2) This discussions sounds like critical thinking and knowledge are mixed together, and I'm not sure there are rigorous definitions and measurements that I'd believe.

3) But even if there were, assertions about populations often fail in a common way:

Means are often worthless without distributions.

In particular, the (correct) assertion:

a) The average (something) of population X is higher than that of Y.

gets said as:

b) X is higher than Y.

c) And even with caveats, gets interpreted as "All (or most) members of X are higher than all (or most members) of Y.

4) Consider a well-measured case, that of height, by gender, within an ethnic group. Male average is higher than female average, and both groups are more-or-less normally distributed. But there is plenty of overlap.

So, even if critical thinking and knowledge were well-measured, I'd suspect there would be overlaps amongst the {BS, MS, PhD} distribution, and I would suspect that the distributions might be lognormal, rather than normal, i.e., more like weight than height, because the very best people in a field are really very, very good.

5) Scientists, especially towards ends of careers, sometimes go off into different areas. Sometimes they bring new approaches and contributions, but:

Good rule: get very nervous when a well-published scientist shifts into a different field, starts writing OpEds and other non-peer-reviewed material whose positions contradict the mainstream science in that field.
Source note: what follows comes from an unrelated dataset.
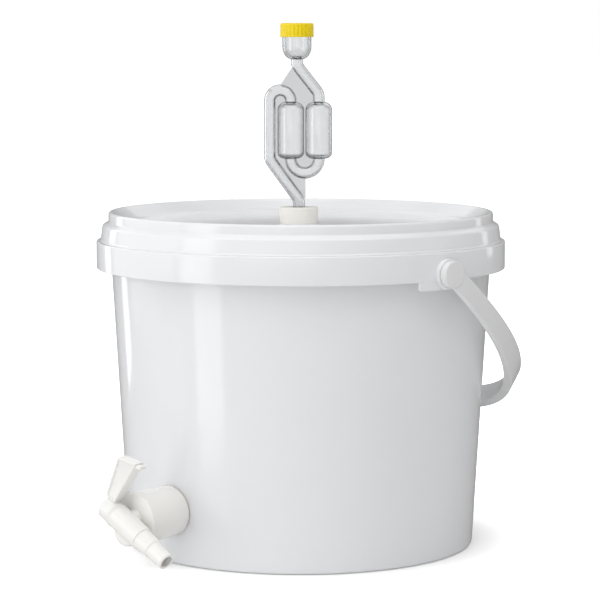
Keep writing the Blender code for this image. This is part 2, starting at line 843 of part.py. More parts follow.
outer_washer = turned("tap_outer_washer", [
    (tail_radius + gap, cut_margin),
    (washer_radius, cut_margin),
    (washer_radius, -cut_margin),
    (tail_radius + gap, -cut_margin),
], small_steps, tap_frame, False, True)
boolean(outer_washer, wall_shape("washer_front", gap + washer_thickness), "INTERSECT")
boolean(outer_washer, wall_shape("washer_back", gap), "DIFFERENCE")
inner_washer = turned("tap_inner_washer", [
    (tail_radius + gap, cut_margin),
    (inner_washer_radius, cut_margin),
    (inner_washer_radius, inner_washer_flat),
    (tail_radius + gap, inner_washer_flat),
], small_steps, tap_frame, False, True)
boolean(inner_washer, wall_shape("inside_of_wall", -wall - gap), "INTERSECT")

# Back nut
nut_outline = arc(0.0, 0.0, nut_radius, 0.0, 2.0 * math.pi, 6)[:-1]
nut = prism("tap_back_nut", nut_outline, nut_back, nut_front, tap_frame)
bore_low = nut_back - cut_margin
bore_high = nut_front + cut_margin
boolean(nut, rod("nut_bore", tail_radius + gap, bore_low, bore_high, small_steps, tap_frame), "DIFFERENCE")

# Tap body
spout_down = tap_side * math.cos(spout_slope) - tap_up * math.sin(spout_slope)
lever_up = tap_out.cross(spout_down)
spout_centre = tap_seat + tap_out * spout_axis_out
spout_frame = frame_of(spout_centre, lever_up, tap_out, spout_down)
tap_body = turned("tap_body", [
    (0.0, collar_front),
    (collar_front_radius - collar_round, collar_front),
    (collar_front_radius, collar_front - collar_round),
    (collar_wall_radius, -cut_margin),
    (0.0, -cut_margin),
], small_steps, tap_frame)
boolean(tap_body, wall_shape("collar_back", collar_clearance), "DIFFERENCE")
tail = rod("tail", tail_radius, tail_end, 0.5 * collar_front, small_steps, tap_frame)
boolean(tap_body, tail, "UNION")
barrel = turned("barrel", [
    (0.0, spout_end),
    (spout_end_radius, spout_end),
    (spout_start_radius, barb_end),
    (barb_end_radius, barb_end),
    (barb_start_radius, barrel_end),
    (barrel_end_radius, barrel_end),
    (barrel_start_radius, barrel_start + flange_length),
    (flange_radius, barrel_start + flange_length),
    (flange_radius, barrel_start),
    (0.0, barrel_start),
], small_steps, spout_frame, True)
boolean(tap_body, barrel, "UNION")
bore_end = collar_front - front_wall
neck_start = collar_front - 0.5 * front_wall
barrel_neck = rod("barrel_neck", barrel_neck_radius, neck_start, spout_axis_out, small_steps, tap_frame)
boss_front = spout_axis_out + barrel_boss_length
barrel_boss = turned("barrel_boss", [
    (0.0, boss_front),
    (barrel_boss_radius - barrel_boss_round, boss_front),
    (barrel_boss_radius, boss_front - barrel_boss_round),
    (barrel_boss_radius, spout_axis_out),
    (0.0, spout_axis_out),
], small_steps, tap_frame @ half_facet(small_steps), True)
tail_bore = rod("tail_bore", tail_radius - tail_wall, tail_end - cut_margin, bore_end, small_steps, tap_frame)
inlet_bore = rod("inlet_bore", port_radius, bore_end - cut_margin, spout_axis_out, tube_steps, tap_frame)
seat_start = barrel_start - cut_margin
plug_seat = rod("plug_seat", plug_radius + gap, seat_start, plug_end + gap, small_steps, spout_frame)
spout_bore = rod("spout_bore", spout_bore_radius, 0.0, spout_end + cut_margin, small_steps, spout_frame)
boolean(tap_body, barrel_neck, "UNION")
boolean(tap_body, barrel_boss, "UNION")
boolean(tap_body, tail_bore, "DIFFERENCE")
boolean(tap_body, inlet_bore, "DIFFERENCE")
boolean(tap_body, plug_seat, "DIFFERENCE")
boolean(tap_body, spout_bore, "DIFFERENCE", "MANIFOLD")

# Tap plug with its head and lever
plug = turned("tap_plug", [
    (0.0, plug_end),
    (plug_radius, plug_end),
    (plug_radius, head_start),
    (head_radius, head_start),
    (head_radius, head_end + head_round),
    (head_radius - head_round, head_end),
    (0.0, head_end),
], small_steps, spout_frame)


def lever_frame_point(along, height, out):
    """A point of the lever: along the spout's axis, away from it and out from the wall."""
    return Vector((height, out, along))


def slab(name, corners, low, high):
    """A block over four (along, height) corners, between a low and a high offset at each."""
    front = [lever_frame_point(a, h, f) for (a, h), f in zip(corners, high)]
    back = [lever_frame_point(a, h, b) for (a, h), b in zip(corners, low)]
    return lofted(name, [back, front], spout_frame, True)


blade = [
    (lever_foot_left, lever_foot),
    (lever_foot_right, lever_foot),
    (lever_top_right, lever_top_right_height),
    (lever_foot_left, lever_top_left_height),
]
lever = slab("lever_blade", blade, (lever_back_foot, lever_back_foot, lever_back_top, lever_back_top),
             (lever_front,) * 4)
rounding = lever.modifiers.new("edges", "BEVEL")
rounding.width = lever_round
rounding.segments = 1
neck = slab("lever_neck", [
    (lever_neck_left, lever_root),
    (lever_foot_right, lever_root),
    (lever_foot_right, lever_foot + lever_neck_inset),
    (lever_neck_left, lever_foot + lever_neck_inset),
], (lever_back_foot + lever_neck_inset,) * 4, (lever_front - lever_neck_inset,) * 4)
lip_back = lever_back_top + lever_round
lip = slab("lever_lip", [
    (lever_top_right - lip_length, lever_top_right_height - lip_thickness - lever_round),
    (lever_top_right + lip_length, lever_top_right_height - lip_thickness - lever_round),
    (lever_top_right + lip_length, lever_top_right_height - lever_round),
    (lever_top_right - lip_length, lever_top_right_height - lip_thickness),
], (lip_back,) * 4, (lip_back + lip_width,) * 4)
for piece in (neck, lever, lip):
    boolean(plug, piece, "UNION")
sharp_corner_rim = lever_panel_corner_share * lever_panel_rim
panel = slab("lever_panel", [
    (lever_foot_left + lever_panel_rim, lever_foot + lever_panel_rim),
    (lever_foot_right - lever_panel_rim, lever_foot + lever_panel_rim),
    (lever_top_right - sharp_corner_rim, lever_top_right_height - sharp_corner_rim),
    (lever_foot_left + lever_panel_rim, lever_top_left_height - lever_panel_rim),
], (lever_front - lever_panel_depth,) * 4, (lever_front + cut_margin,) * 4)
boolean(plug, panel, "DIFFERENCE")
bore_top = plug_end + cut_margin
plug_bore = rod("plug_bore", spout_bore_radius, -plug_bore_depth, bore_top, small_steps, spout_frame)
boolean(plug, plug_bore, "DIFFERENCE")
port_frame = frame_of(spout_centre, spout_down, tap_out, -lever_up)
plug_port = rod("plug_port", port_radius, 0.0, plug_radius + cut_margin, tube_steps, port_frame)
boolean(plug, plug_port, "DIFFERENCE")
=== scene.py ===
"""Looks of the fermentation bucket: finely moulded pieces, their materials, the light and the camera."""

import math

import bmesh
import bpy
from mathutils import Matrix, Vector


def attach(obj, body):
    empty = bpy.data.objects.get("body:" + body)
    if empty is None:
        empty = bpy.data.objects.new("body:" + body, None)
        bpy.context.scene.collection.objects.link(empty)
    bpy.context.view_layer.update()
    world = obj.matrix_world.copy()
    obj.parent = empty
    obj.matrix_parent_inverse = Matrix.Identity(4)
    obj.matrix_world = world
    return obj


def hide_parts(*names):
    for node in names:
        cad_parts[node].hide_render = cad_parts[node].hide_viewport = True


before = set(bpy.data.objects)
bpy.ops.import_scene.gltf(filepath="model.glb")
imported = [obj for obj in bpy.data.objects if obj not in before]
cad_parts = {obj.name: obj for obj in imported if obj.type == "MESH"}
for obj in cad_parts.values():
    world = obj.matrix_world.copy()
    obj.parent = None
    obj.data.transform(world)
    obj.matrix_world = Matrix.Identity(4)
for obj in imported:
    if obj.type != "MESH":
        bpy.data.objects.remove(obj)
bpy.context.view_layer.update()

# Facets, and the angles that count as an edge
ROUND_STEPS = 192
PART_STEPS = 96
AIRLOCK_STEPS = 72
BORE_STEPS = 64
HOLE_STEPS = 48
TUBE_STEPS = 40
CORNER_STEPS = 4
ROUND_PHASE = math.pi / ROUND_STEPS
PART_PHASE = math.pi / PART_STEPS
MERGE = 0.000004
SHARP = math.radians(32.0)
EDGE_ANGLE = math.radians(30.0)

# Room between pieces, and how far a cutter reaches past what it cuts
GAP = 0.0003
MARGIN = 0.004

# Up, and the level directions that the airlock and the camera are set along
UP = Vector((0.0, 0.0, 1.0))
VIEW_TURN = math.radians(47.75)
ACROSS = Vector((math.cos(VIEW_TURN), math.sin(VIEW_TURN), 0.0))
AWAY = Vector((-math.sin(VIEW_TURN), math.cos(VIEW_TURN), 0.0))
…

Examples (of varying degrees of reknown)
Nobel winner Linus Pauling & Vitamin C
Nobelist William Shockley & eugenics

Aurora physicist Syun-Ichi Akasofu (on climate science)

And two from the recent APS FPS brouhaha:

Nuclear physicist Gerald Marsh (on climate science, see list at RC.

Physicist Larry Gould, who has discovered Viscount Monckton as a climate expert.

6) Fortunately, many scientists remain sharp and careful for many years, and can be pretty good at moving to new areas, because they know what they know, and know what they don't, and know how sort out science from non-science and anti-science.